### Dataset extract
[BEGIN]
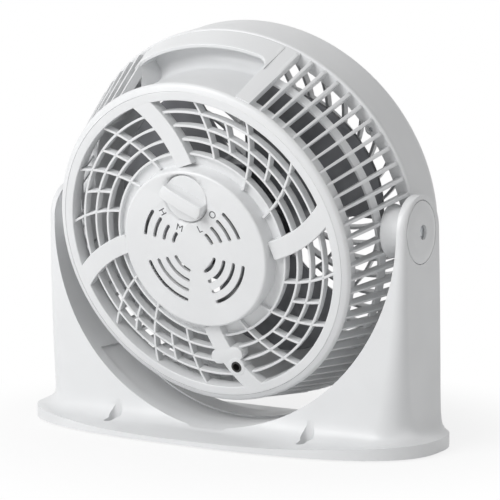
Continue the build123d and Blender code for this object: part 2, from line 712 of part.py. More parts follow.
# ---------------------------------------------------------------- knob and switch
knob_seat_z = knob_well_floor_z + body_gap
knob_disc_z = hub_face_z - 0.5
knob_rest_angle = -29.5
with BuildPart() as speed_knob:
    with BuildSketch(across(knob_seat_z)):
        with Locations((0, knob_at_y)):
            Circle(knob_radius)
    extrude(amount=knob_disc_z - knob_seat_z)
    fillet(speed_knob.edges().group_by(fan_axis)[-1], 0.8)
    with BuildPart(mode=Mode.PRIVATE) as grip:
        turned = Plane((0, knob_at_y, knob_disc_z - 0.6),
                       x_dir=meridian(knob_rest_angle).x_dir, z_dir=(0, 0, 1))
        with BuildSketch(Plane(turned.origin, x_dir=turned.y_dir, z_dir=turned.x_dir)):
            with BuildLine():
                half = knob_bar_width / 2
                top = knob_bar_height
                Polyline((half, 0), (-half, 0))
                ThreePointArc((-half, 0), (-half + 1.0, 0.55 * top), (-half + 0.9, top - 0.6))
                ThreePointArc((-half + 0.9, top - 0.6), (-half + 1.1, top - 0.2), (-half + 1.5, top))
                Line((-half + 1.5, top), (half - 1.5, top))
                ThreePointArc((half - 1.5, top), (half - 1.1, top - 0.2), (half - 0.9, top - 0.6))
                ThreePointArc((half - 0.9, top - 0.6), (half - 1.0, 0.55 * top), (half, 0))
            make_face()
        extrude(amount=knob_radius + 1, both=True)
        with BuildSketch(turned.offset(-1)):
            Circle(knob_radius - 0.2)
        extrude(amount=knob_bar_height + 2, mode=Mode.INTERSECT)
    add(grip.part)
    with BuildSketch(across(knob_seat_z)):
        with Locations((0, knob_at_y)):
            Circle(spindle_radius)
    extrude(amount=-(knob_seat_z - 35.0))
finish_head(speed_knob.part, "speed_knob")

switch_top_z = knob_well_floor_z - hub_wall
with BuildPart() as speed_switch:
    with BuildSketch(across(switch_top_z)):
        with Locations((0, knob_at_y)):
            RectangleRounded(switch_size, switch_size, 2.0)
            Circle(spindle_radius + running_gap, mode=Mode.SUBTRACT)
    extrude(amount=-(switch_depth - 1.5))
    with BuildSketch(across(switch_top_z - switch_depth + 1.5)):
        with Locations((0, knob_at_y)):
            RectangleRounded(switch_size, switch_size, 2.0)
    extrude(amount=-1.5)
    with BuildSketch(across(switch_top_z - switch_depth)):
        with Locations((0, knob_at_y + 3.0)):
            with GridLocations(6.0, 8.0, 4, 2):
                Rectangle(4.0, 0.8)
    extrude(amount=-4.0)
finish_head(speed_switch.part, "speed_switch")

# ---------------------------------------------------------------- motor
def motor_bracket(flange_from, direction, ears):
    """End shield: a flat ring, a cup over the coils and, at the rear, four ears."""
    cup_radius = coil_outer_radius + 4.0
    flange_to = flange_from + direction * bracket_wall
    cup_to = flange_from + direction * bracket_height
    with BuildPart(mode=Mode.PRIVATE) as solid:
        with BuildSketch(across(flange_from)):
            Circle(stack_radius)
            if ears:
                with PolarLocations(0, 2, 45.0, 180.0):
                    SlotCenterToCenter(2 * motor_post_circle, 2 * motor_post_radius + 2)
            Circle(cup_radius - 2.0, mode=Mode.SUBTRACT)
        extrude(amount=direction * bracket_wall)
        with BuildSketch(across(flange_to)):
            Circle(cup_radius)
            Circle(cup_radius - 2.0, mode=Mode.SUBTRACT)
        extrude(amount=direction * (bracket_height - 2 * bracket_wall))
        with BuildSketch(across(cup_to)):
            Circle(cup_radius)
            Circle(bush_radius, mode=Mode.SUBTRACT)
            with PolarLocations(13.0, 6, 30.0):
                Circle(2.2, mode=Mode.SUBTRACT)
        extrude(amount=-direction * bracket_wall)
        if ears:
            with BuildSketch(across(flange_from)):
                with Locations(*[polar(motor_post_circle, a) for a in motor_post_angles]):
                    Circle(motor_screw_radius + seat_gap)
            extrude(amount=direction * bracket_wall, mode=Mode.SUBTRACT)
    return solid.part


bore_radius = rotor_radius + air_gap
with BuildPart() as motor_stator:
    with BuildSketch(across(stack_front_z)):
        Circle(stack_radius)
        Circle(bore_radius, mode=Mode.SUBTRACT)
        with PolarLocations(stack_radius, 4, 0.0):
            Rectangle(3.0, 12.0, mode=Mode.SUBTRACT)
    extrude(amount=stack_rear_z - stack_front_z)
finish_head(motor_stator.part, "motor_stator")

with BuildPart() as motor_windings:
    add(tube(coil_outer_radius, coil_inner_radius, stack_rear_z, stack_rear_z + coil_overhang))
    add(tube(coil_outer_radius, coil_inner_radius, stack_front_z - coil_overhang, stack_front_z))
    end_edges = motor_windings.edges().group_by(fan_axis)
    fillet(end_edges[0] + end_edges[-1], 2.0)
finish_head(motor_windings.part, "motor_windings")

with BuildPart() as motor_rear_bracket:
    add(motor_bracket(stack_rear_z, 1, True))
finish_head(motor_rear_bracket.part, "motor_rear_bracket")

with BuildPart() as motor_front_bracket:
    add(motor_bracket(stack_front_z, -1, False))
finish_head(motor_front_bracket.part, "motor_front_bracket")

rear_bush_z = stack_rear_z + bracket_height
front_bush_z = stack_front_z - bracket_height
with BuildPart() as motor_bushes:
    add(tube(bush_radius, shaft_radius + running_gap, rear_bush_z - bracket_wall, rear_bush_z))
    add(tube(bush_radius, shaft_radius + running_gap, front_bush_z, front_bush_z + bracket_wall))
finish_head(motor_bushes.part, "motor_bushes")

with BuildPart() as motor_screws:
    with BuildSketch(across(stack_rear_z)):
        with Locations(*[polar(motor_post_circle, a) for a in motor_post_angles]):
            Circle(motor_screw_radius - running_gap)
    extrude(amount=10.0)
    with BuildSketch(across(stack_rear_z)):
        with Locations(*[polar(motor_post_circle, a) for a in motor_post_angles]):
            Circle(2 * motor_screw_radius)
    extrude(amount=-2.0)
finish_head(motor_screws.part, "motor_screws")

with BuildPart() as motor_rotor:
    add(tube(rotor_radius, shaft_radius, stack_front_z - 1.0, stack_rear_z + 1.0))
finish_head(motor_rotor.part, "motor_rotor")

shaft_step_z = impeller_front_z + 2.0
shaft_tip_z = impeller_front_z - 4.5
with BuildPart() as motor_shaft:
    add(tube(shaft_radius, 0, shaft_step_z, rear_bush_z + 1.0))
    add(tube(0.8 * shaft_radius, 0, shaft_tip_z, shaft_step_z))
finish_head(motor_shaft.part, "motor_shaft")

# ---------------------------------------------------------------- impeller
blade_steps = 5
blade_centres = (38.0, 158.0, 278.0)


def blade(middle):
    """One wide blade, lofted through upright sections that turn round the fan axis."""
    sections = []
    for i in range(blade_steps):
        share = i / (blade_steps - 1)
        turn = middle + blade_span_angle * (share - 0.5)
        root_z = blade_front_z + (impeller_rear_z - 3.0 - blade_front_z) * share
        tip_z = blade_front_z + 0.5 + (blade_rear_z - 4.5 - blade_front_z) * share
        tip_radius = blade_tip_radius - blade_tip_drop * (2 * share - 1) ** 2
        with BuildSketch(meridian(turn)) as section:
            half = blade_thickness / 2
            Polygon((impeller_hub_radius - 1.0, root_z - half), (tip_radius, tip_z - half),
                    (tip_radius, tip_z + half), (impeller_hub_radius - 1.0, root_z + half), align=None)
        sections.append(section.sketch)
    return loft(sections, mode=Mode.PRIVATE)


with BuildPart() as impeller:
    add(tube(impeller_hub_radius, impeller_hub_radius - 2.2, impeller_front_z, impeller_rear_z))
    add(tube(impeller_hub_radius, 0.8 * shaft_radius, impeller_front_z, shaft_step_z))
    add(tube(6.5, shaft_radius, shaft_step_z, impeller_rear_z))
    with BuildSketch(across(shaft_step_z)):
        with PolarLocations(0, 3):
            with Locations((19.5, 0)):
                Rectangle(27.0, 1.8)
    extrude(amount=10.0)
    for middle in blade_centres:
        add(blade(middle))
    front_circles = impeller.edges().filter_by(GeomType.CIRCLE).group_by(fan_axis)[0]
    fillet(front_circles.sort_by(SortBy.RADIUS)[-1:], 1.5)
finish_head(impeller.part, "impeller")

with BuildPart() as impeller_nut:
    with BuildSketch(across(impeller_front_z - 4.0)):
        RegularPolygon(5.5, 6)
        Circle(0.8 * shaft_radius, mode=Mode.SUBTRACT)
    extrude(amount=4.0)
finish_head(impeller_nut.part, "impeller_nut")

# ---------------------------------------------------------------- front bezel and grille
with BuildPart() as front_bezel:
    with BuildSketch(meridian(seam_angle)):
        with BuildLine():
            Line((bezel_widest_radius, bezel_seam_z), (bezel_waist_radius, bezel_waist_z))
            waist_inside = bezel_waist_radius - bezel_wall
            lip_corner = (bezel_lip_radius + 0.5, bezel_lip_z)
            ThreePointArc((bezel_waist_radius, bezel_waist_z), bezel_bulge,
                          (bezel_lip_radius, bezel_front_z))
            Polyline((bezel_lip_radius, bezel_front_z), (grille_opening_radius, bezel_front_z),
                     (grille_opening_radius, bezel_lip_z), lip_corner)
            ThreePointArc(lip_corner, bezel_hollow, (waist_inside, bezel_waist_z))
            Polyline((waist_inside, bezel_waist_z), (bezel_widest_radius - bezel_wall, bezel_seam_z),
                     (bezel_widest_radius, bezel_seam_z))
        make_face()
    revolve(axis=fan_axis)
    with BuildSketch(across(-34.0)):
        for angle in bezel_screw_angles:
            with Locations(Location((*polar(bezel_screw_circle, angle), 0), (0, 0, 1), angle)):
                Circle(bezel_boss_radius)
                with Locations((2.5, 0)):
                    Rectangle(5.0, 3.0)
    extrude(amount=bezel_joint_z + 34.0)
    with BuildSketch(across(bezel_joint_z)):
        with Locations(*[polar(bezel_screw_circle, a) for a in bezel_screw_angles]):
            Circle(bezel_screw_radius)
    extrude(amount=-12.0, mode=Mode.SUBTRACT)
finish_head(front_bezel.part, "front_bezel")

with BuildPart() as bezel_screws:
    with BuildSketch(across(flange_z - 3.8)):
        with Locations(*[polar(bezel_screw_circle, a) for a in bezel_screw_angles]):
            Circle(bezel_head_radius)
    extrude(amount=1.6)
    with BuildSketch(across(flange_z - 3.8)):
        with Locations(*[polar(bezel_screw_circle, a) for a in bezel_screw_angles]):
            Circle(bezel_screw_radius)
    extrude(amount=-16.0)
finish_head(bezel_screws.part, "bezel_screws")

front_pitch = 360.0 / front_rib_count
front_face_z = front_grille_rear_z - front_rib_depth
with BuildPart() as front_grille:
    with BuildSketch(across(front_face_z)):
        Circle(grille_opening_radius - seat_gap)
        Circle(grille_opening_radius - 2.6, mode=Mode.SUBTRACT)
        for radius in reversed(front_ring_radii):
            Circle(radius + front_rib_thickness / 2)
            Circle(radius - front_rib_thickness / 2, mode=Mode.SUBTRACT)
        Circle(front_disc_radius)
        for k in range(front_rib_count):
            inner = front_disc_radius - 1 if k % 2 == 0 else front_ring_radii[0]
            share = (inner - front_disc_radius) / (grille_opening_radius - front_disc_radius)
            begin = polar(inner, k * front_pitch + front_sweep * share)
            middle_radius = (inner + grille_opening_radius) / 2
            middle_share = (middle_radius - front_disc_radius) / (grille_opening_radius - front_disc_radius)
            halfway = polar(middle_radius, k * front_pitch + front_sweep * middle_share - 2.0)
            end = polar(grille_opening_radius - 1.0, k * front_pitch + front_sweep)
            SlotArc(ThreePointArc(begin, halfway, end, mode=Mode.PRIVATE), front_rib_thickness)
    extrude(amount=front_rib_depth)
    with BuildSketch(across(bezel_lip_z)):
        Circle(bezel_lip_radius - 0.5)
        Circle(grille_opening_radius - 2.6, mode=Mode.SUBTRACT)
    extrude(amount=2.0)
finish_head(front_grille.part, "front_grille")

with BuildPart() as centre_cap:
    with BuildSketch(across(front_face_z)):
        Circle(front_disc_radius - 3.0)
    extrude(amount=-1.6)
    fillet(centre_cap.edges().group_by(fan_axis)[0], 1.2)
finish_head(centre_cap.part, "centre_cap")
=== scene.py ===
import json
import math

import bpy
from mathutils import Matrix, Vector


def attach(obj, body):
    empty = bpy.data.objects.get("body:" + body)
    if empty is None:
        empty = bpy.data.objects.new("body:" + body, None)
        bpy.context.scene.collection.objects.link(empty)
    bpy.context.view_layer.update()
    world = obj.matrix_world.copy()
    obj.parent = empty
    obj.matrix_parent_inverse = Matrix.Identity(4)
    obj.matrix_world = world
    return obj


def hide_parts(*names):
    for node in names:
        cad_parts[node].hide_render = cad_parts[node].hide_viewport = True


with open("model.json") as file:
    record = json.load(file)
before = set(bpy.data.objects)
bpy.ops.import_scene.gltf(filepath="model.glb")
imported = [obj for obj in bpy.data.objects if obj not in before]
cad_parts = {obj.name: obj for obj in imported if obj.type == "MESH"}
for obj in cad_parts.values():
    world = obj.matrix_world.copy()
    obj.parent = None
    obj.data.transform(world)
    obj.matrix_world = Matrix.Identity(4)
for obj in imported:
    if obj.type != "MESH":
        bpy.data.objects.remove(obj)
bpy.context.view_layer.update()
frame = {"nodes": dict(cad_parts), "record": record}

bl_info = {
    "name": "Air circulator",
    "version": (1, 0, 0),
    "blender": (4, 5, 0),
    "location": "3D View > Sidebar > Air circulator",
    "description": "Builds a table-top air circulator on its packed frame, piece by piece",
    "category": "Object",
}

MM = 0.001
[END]
### Given request
The lines to quote run from the one containing "extrude(amount=front_rib_depth)" to the one containing "for node in". Quote them exactly, with both of those lines, and nothing else.

### Task answer
    extrude(amount=front_rib_depth)
    with BuildSketch(across(bezel_lip_z)):
        Circle(bezel_lip_radius - 0.5)
        Circle(grille_opening_radius - 2.6, mode=Mode.SUBTRACT)
    extrude(amount=2.0)
finish_head(front_grille.part, "front_grille")

with BuildPart() as centre_cap:
    with BuildSketch(across(front_face_z)):
        Circle(front_disc_radius - 3.0)
    extrude(amount=-1.6)
    fillet(centre_cap.edges().group_by(fan_axis)[0], 1.2)
finish_head(centre_cap.part, "centre_cap")
=== scene.py ===
import json
import math

import bpy
from mathutils import Matrix, Vector


def attach(obj, body):
    empty = bpy.data.objects.get("body:" + body)
    if empty is None:
        empty = bpy.data.objects.new("body:" + body, None)
        bpy.context.scene.collection.objects.link(empty)
    bpy.context.view_layer.update()
    world = obj.matrix_world.copy()
    obj.parent = empty
    obj.matrix_parent_inverse = Matrix.Identity(4)
    obj.matrix_world = world
    return obj


def hide_parts(*names):
    for node in names:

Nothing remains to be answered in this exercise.